As I have argued elsewhere, the verses that speak of doing all to the glory of God do not contradict what I'm saying. A closer read reveals they are speaking in terms of ethics, of how you love and interact with others and seek their welfare. It may involve not doing things as opposed to the common attitude which seems to assume that you can do whatever you want – as long as you do it to the glory of God. The contexts of Colossians 3 and 1 Corinthians 10 indicate otherwise – and in fact are more an enjoinder to not do certain things. As is often the case, the Evangelical world has it completely backwards but it is repeated so often, no one even stops to read the passages in a careful manner.

And so if one or some of my kids choose to be single, that's fine. Otherwise whatever work they pursue at this point (especially with reference to my daughters) is about gaining life experience – dealing with people, dealing with lost people, understanding more about how things work and on another level the daily struggles people face. Too many Christian kids live in a cocoon and there's a risk of them either turning into Pharisees (and ignorant ones at that) or being overwhelmed and swept away. I've seen both. I've seen Christian kids who grew up in the bubble and had everything handed to them by well to do parents, or were given a huge boost or head start in life and then when 'successful' they look down on others never understanding the advantages they had and the security – both financial and in terms of a stable home.
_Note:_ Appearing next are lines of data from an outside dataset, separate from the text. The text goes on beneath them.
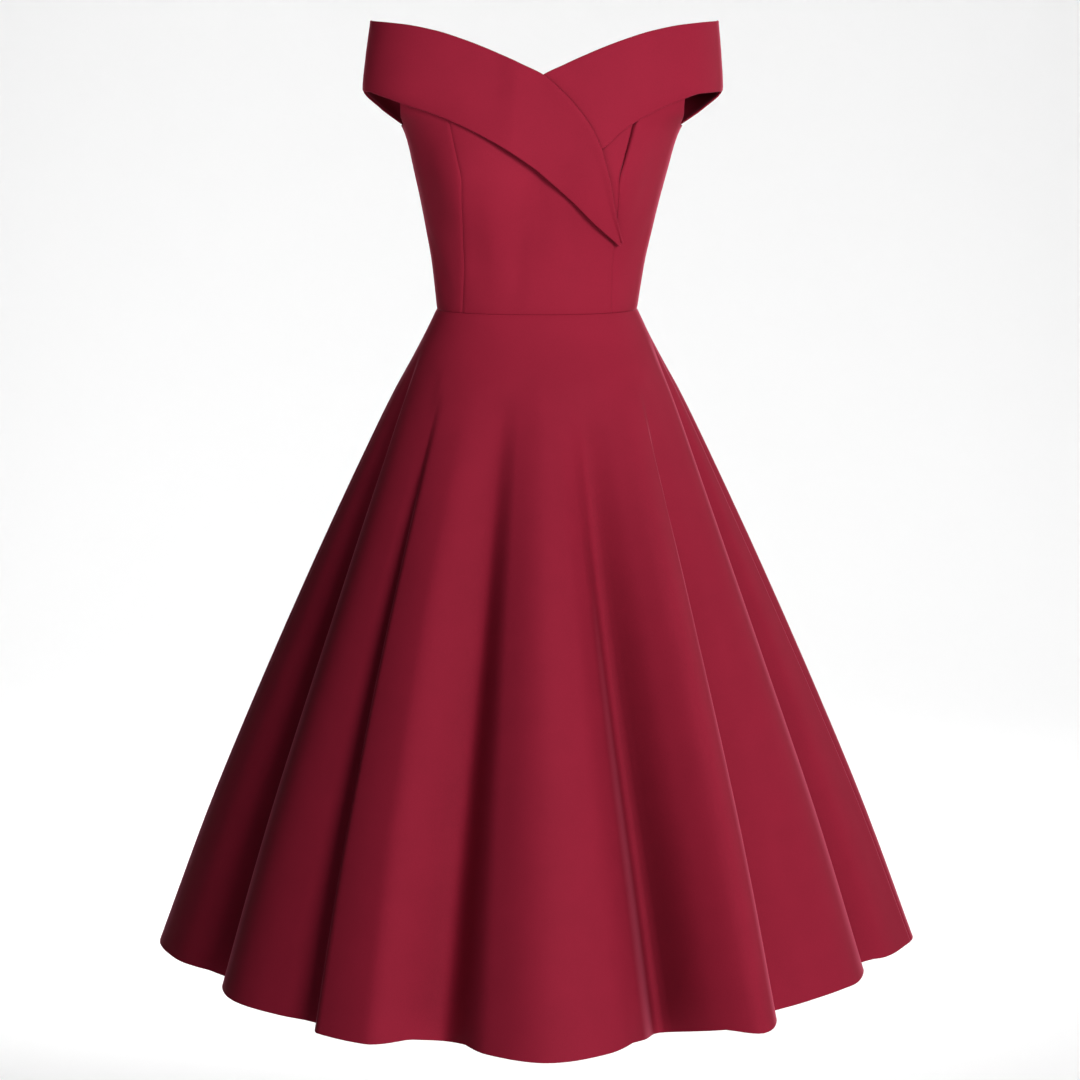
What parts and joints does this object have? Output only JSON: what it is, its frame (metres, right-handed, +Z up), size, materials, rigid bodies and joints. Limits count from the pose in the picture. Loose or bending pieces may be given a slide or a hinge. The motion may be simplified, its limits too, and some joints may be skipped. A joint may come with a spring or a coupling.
{
  "type": "off-shoulder dress",
  "caption": "Off-shoulder dress with a crossed fold-over collar, seamed bodice, fitted waist and a flared skirt in soft folds, closed by a back zip.",
  "frame": {"origin": "centre of the waist seam, where the wearer holds the dress up", "axes": "+Z up, the front faces -Y, +X is the wearer's left"},
  "size_m": [0.9352, 0.941, 1.1474],
  "materials": {
    "bodice_front_centre": "smooth matt crepe with a soft sheen",
    "bodice_side_front_left": "smooth matt crepe with a soft sheen",
    "bodice_side_front_right": "smooth matt crepe with a soft sheen",
    "bodice_back_left": "smooth matt crepe with a soft sheen",
    "bodice_back_right": "smooth matt crepe with a soft sheen",
    "skirt_front": "smooth matt crepe with a soft sheen",
    "skirt_back_left": "smooth matt crepe with a soft sheen",
    "skirt_back_right": "smooth matt crepe with a soft sheen",
    "collar_over_right": "smooth matt crepe with a soft sheen",
    "collar_under_left": "smooth matt crepe with a soft sheen",
    "zip_tape": "woven tape",
    "zip_slider": "dyed enamel",
    "zip_pull": "dyed enamel"
  },
  "bodies": {
    "dress": {"bodice_front_centre": "bodice_front_centre", "bodice_side_front_left": "bodice_side_front_left", "bodice_side_front_right": "bodice_side_front_right", "bodice_back_left": "bodice_back_left", "bodice_back_right": "bodice_back_right", "skirt_front": "skirt_front", "skirt_back_left": "skirt_back_left", "skirt_back_right": "skirt_back_right", "collar_over_right": "collar_over_right", "collar_under_left": "collar_under_left", "zip_tape": "zip_tape", "zip_slider": "zip_slider"},
    "pull": {"zip_pull": "zip_pull"}
  },
  "joints": [
    {"name": "pull_swing", "type": "hinge", "parent": "dress", "child": "pull", "pos_m": [0.00632, 0.10982, 0.24281], "axis": [1, 0, 0], "range_deg": [0, 170]}
  ]
}
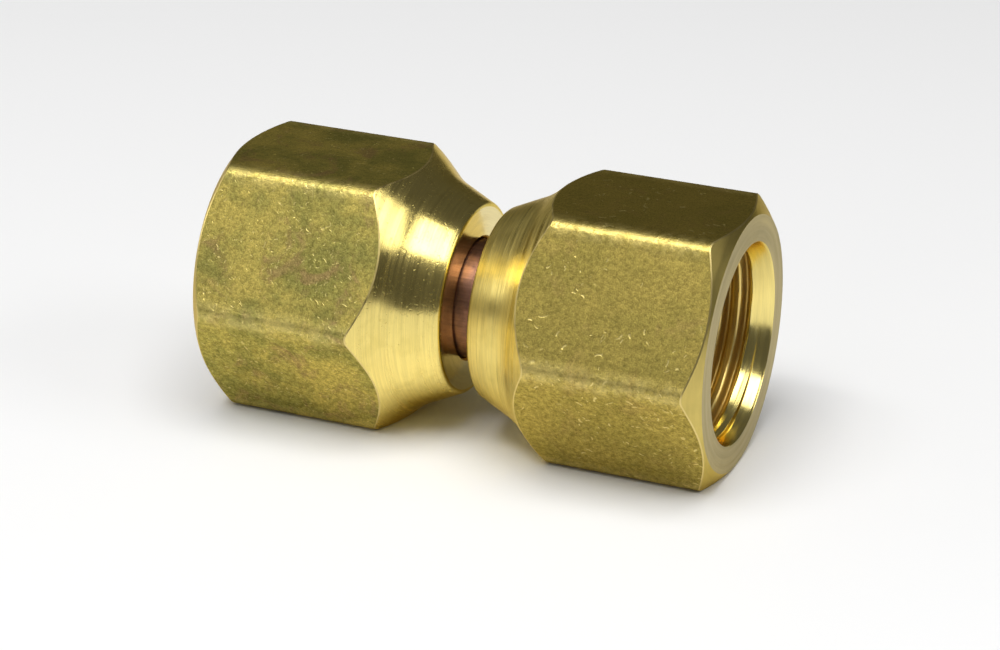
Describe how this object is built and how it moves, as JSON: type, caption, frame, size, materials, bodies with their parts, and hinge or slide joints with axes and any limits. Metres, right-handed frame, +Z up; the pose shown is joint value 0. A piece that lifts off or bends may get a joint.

On the other hand, I've seen kids that grew up in these environments who once out in the world fall flat on their faces, can't deal with the raw ugliness of life in Babylon and either grow bitter and radicalised or fall away. There are numerous examples of this at present and the falls can be pretty spectacular – and heartbreaking I'm sure.

Our kids will and must grow up and ultimately that will involve leaving home. Let us hope it is a cause for godly joy and celebration, not simply some rite of passage, let alone an escape.